→ EXERCISE REQUIREMENTS
Scan the data below. Pull out each line where "scene" occurs.

→ PROVIDED INFORMATION
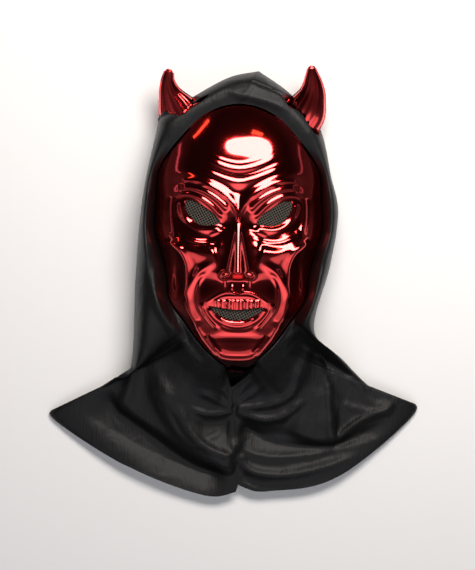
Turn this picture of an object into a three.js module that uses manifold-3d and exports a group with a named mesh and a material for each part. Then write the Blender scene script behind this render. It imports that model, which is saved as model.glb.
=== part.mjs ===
import * as THREE from 'three';
import { mergeVertices } from 'three/addons/utils/BufferGeometryUtils.js';
import Module from 'manifold-3d';

// A devil mask with its hood, lying face up. Millimetres, +Z up, +Y from the chin to the horns.
// The origin is on the floor under the middle of the face. The hood is a flat bag of thin cloth:
// its back layer lies on the floor and the mask rests on that, inside the hood's face opening.

const wasm = await Module();
wasm.setup();

// Driving dimensions
const FACE_MIDDLE = 10;
const ABOVE_FACE = 160;
const WALL = 1.2;
const ARCH = { forehead: 2.4, cheeks: 3, from: 100, to: 20, edge: 30 };
const GAP = 0.4;
const CLOTH = 2;
const FLAP_LEVEL = 14;
const SEWN_EDGE = 4;
const GAUZE = 0.8;
const GAUZE_MARGIN = 4;
const HORN_RIM = 0.5;
const HEM_OVERRUN = 4;
const HOLLOW_DEPTH = 60;
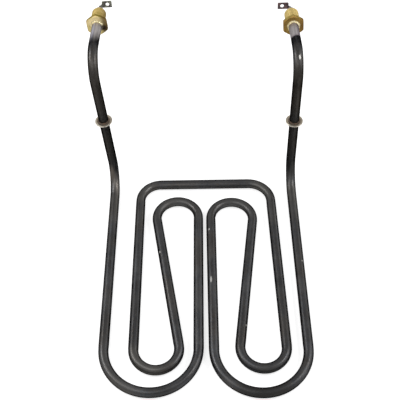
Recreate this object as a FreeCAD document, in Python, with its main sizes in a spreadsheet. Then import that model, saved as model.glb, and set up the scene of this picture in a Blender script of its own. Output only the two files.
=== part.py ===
import FreeCAD
import Part
import Sketcher
import math
import os
from FreeCAD import Vector

# Immersion heating element: a round metal sheath bent into a level serpentine,
# with two legs that rise behind it, turn level and end in threaded bushings.
# Frame: millimetres, +Z up, the serpentine lies on the ground, +Y runs from the
# front bends to the terminals, and the origin is below the middle of the part.

# Driving sizes: name, value, meaning. Lengths in millimetres, angles in degrees.
# The serpentine's bends are given from its own middle line and front line, and the
# left half's places across are measured to the left.
SIZES = (
    ("serpentine_x", 7.8, "middle line of the serpentine"),
    ("serpentine_y", -199.1, "front line of the serpentine"),
    ("sheath_diameter", 10.92, "outside of the sheath"),
    ("sheath_wall", 0.9, "wall of the sheath, open at its two ends"),
    ("bar_y", 274.2, "cross bar"),
    ("right_corner_x", 52.2, "bend at the end of the cross bar"),
    ("right_corner_radius", 26.3, "bend at the end of the cross bar"),
    ("right_small_loop_x", 58.2, "small front loop"),
    ("right_small_loop_y", 54.4, "small front loop"),
    ("right_small_loop_radius", 24.2, "small front loop"),
    ("right_rear_loop_x", 31.1, "loop in front of the cross bar"),
    ("right_rear_loop_y", 221.9, "loop in front of the cross bar"),
    ("right_rear_loop_radius", 24.3, "loop in front of the cross bar"),
    ("right_big_loop_x", 55.7, "big front loop"),
    ("right_big_loop_y", 52.5, "big front loop"),
    ("right_big_loop_radius", 49.1, "big front loop"),
    ("right_leg_x", 104.0, "foot of the leg"),
    ("right_leg_y", 257.4, "foot of the leg"),
    ("right_leg_lean", -1.1, "lean of the leg away from the middle"),
    ("right_upper_bend_radius", 24.1, "bend at the top of the leg"),
    ("left_corner_x", 51.6, "bend at the end of the cross bar"),
    ("left_corner_radius", 24.0, "bend at the end of the cross bar"),
    ("left_small_loop_x", 53.6, "small front loop"),
    ("left_small_loop_y", 54.0, "small front loop"),
    ("left_small_loop_radius", 23.9, "small front loop"),
    ("left_rear_loop_x", 31.7, "loop in front of the cross bar"),
    ("left_rear_loop_y", 224.2, "loop in front of the cross bar"),
    ("left_rear_loop_radius", 24.1, "loop in front of the cross bar"),
    ("left_big_loop_x", 59.0, "big front loop"),
    ("left_big_loop_y", 55.1, "big front loop"),
    ("left_big_loop_radius", 49.6, "big front loop"),
    ("left_leg_x", 106.8, "foot of the leg"),
    ("left_leg_y", 256.8, "foot of the leg"),
    ("left_leg_lean", 3.2, "lean of the leg away from the middle"),
    ("left_upper_bend_radius", 26.8, "bend at the top of the leg"),
    ("lower_bend_radius", 30.7, "bend at the foot of each leg"),
    ("riser_length", 126.0, "straight part of each leg"),
    ("terminal_drop", 9.0, "fall of the straight ends below level"),
    ("bushing_offset", 38.8, "upper bend to the bushing"),
    ("sheath_reach", 1.5, "sheath beyond the bushing"),
    ("hexagon_width", 22.2, "bushing across its flats"),
    ("hexagon_thickness", 4.8, "hexagon along the sheath"),
    ("hexagon_chamfer", 1.1, "turned corner, along the sheath"),
    ("left_hexagon_turn", 27.7, "a corner of the hexagon above level"),
    ("right_hexagon_turn", 27.4, "a corner of the hexagon above level"),
    ("thread_diameter", 15.88, "outside of the thread"),
    ("barrel_length", 22.2, "bushing beyond its hexagon"),
    ("thread_chamfer", 1.2, "lead of the thread"),
    ("relief_width", 2.2, "undercut beside the hexagon"),
    ("relief_depth", 0.9, "undercut beside the hexagon"),
    ("bushing_clearance", 0.06, "between the sheath and the bushing"),
    ("bushing_braze_width", 2.1, "braze on the near face of the bushing"),
    ("washer_diameter", 19.3, "washer on the leg"),
    ("washer_thickness", 1.5, "washer on the leg"),
    ("washer_chamfer", 0.35, "broken edges of the washer's rim"),
    ("washer_clearance", 0.1, "between the sheath and the washer"),
    ("washer_braze_width", 1.3, "braze on top of the washer"),
    ("left_washer_rise", 67.8, "washer above the lower bend"),
    ("right_washer_rise", 62.4, "washer above the lower bend"),
    ("pin_diameter", 3.5, "terminal pin"),
    ("pin_depth", 60.0, "terminal pin inside the sheath"),
    ("pin_chamfer", 0.3, "outer end of the terminal pin"),
    ("left_pin_reach", 13.2, "terminal pin beyond the sheath"),
    ("right_pin_reach", 11.9, "terminal pin beyond the sheath"),
    ("seal_length", 7.0, "resin seal inside the sheath"),
    ("ceramic_spigot_length", 3.0, "ceramic bushing inside the sheath"),
    ("ceramic_head_length", 4.2, "ceramic bushing outside the sheath"),
    ("ceramic_head_diameter", 10.2, "ceramic bushing outside the sheath"),
    ("ceramic_clearance", 0.1, "round the ceramic spigot, and round the pin"),
    ("ceramic_chamfer", 0.7, "outer edge of the ceramic bushing"),
    ("lug_thickness", 0.9, "strap of the terminal lug"),
    ("lug_width", 7.8, "blade of the terminal lug"),
    ("lug_foot_width", 3.9, "foot welded to the pin"),
    ("lug_foot_length", 5.5, "foot welded to the pin"),
    ("lug_seat", 0.6, "flat on the pin, from its axis"),
    ("lug_seat_runout", 0.4, "flat beyond the foot"),
    ("lug_bend_radius", 0.4, "inside of the bend to the blade"),
    ("left_lug_reach", 13.1, "tip of the blade, from the pin's axis"),
    ("right_lug_reach", 14.2, "tip of the blade, from the pin's axis"),
    ("lug_rise", 2.1, "middle of the blade above the pin's axis"),
    ("lug_hole_diameter", 4.2, "screw hole"),
    ("lug_hole_margin", 5.0, "screw hole from the tip"),
    ("lug_tip_radius", 0.8, "corners of the tip"),
    ("lug_shoulder_radius", 1.4, "upper corner beside the bend"),
)
BENDS = ("corner", "small_loop", "rear_loop", "big_loop")
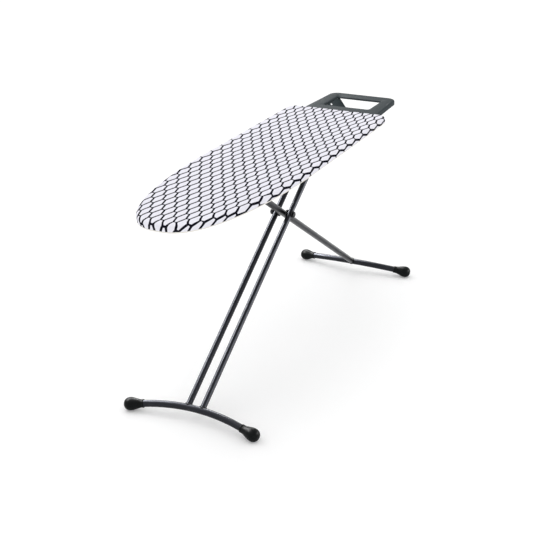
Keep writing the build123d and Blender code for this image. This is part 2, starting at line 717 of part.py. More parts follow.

→ CORRECT OUTPUT
Turn this picture of an object into a three.js module that uses manifold-3d and exports a group with a named mesh and a material for each part. Then write the Blender scene script behind this render. It imports that model, which is saved as model.glb.
Recreate this object as a FreeCAD document, in Python, with its main sizes in a spreadsheet. Then import that model, saved as model.glb, and set up the scene of this picture in a Blender script of its own. Output only the two files.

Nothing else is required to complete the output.